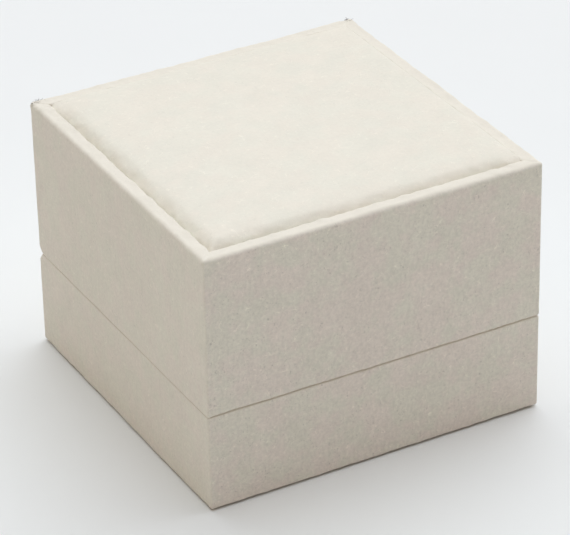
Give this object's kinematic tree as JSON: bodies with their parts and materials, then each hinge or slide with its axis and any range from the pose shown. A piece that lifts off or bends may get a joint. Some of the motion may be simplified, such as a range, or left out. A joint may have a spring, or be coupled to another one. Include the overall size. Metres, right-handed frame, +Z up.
{
  "type": "necklace box",
  "caption": "Square cloth-covered necklace box with a tall hinged lid, a padded panel in its top, and a lift-out velvet insert.",
  "frame": {"origin": "middle of the underside, on the surface the box stands on", "axes": "+Z up, the front faces -Y, the hinges are at the back, +Y; +X is to the right seen from the front"},
  "size_m": [0.09, 0.09, 0.0678],
  "materials": {
    "outer_cloth": "beige microfibre suede, short dense nap",
    "pad_cloth": "beige microfibre suede, short dense nap, padded",
    "foot_sheet": "matte dark brown paper",
    "foam": "soft open foam",
    "lining": "short velvet on thin card",
    "velvet": "short cream velvet",
    "satin": "cream satin",
    "ribbon": "satin ribbon",
    "magnet": "nickel plated",
    "nail": "brass plated",
    "hinge_metal": "brass plated sheet",
    "rigid_board": "grey rigid board"
  },
  "bodies": {
    "base": {"base_back_board": "rigid_board", "base_back_lining": "lining", "base_floor_board": "rigid_board", "base_floor_lining": "lining", "base_foot_sheet": "foot_sheet", "base_front_board": "rigid_board", "base_front_lining": "lining", "base_left_board": "rigid_board", "base_left_lining": "lining", "base_magnets": "magnet", "base_right_board": "rigid_board", "base_right_lining": "lining", "base_wrap": "outer_cloth", "hinge_base_leaf_left": "hinge_metal", "hinge_base_leaf_right": "hinge_metal", "hinge_base_nails": "nail", "hinge_pin_left": "hinge_metal", "hinge_pin_right": "hinge_metal", "insert_back_support": "rigid_board", "insert_front_support": "rigid_board", "insert_left_support": "rigid_board", "insert_right_support": "rigid_board"},
    "lid": {"ceiling_card": "rigid_board", "ceiling_cover": "satin", "ceiling_foam": "foam", "hinge_lid_leaf_left": "hinge_metal", "hinge_lid_leaf_right": "hinge_metal", "hinge_lid_nails": "nail", "lid_back_board": "rigid_board", "lid_back_lining": "lining", "lid_front_board": "rigid_board", "lid_front_lining": "lining", "lid_left_board": "rigid_board", "lid_left_lining": "lining", "lid_magnets": "magnet", "lid_pad_card": "rigid_board", "lid_pad_cover": "pad_cloth", "lid_pad_foam": "foam", "lid_right_board": "rigid_board", "lid_right_lining": "lining", "lid_top_board": "rigid_board", "lid_wrap": "outer_cloth"},
    "insert": {"insert_board": "rigid_board", "insert_foam": "foam", "insert_cover": "velvet", "insert_pull_tab": "ribbon", "chain_pouch": "satin"}
  },
  "joints": [
    {"name": "lid_hinge", "type": "hinge", "parent": "base", "child": "lid", "pos_m": [0, 0.0434, 0.0258], "axis": [-1, 0, 0], "range_deg": [0, 95]},
    {"name": "insert_lift", "type": "slide", "parent": "base", "child": "insert", "axis": [0, 0, 1], "range_m": [0, 0.012]}
  ]
}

------------------------------------------------------------

■ Problem description
Read through the lines above and collect those that contain the string "axis".

■ Answer
Give this object's kinematic tree as JSON: bodies with their parts and materials, then each hinge or slide with its axis and any range from the pose shown. A piece that lifts off or bends may get a joint. Some of the motion may be simplified, such as a range, or left out. A joint may have a spring, or be coupled to another one. Include the overall size. Metres, right-handed frame, +Z up.
    {"name": "lid_hinge", "type": "hinge", "parent": "base", "child": "lid", "pos_m": [0, 0.0434, 0.0258], "axis": [-1, 0, 0], "range_deg": [0, 95]},
    {"name": "insert_lift", "type": "slide", "parent": "base", "child": "insert", "axis": [0, 0, 1], "range_m": [0, 0.012]}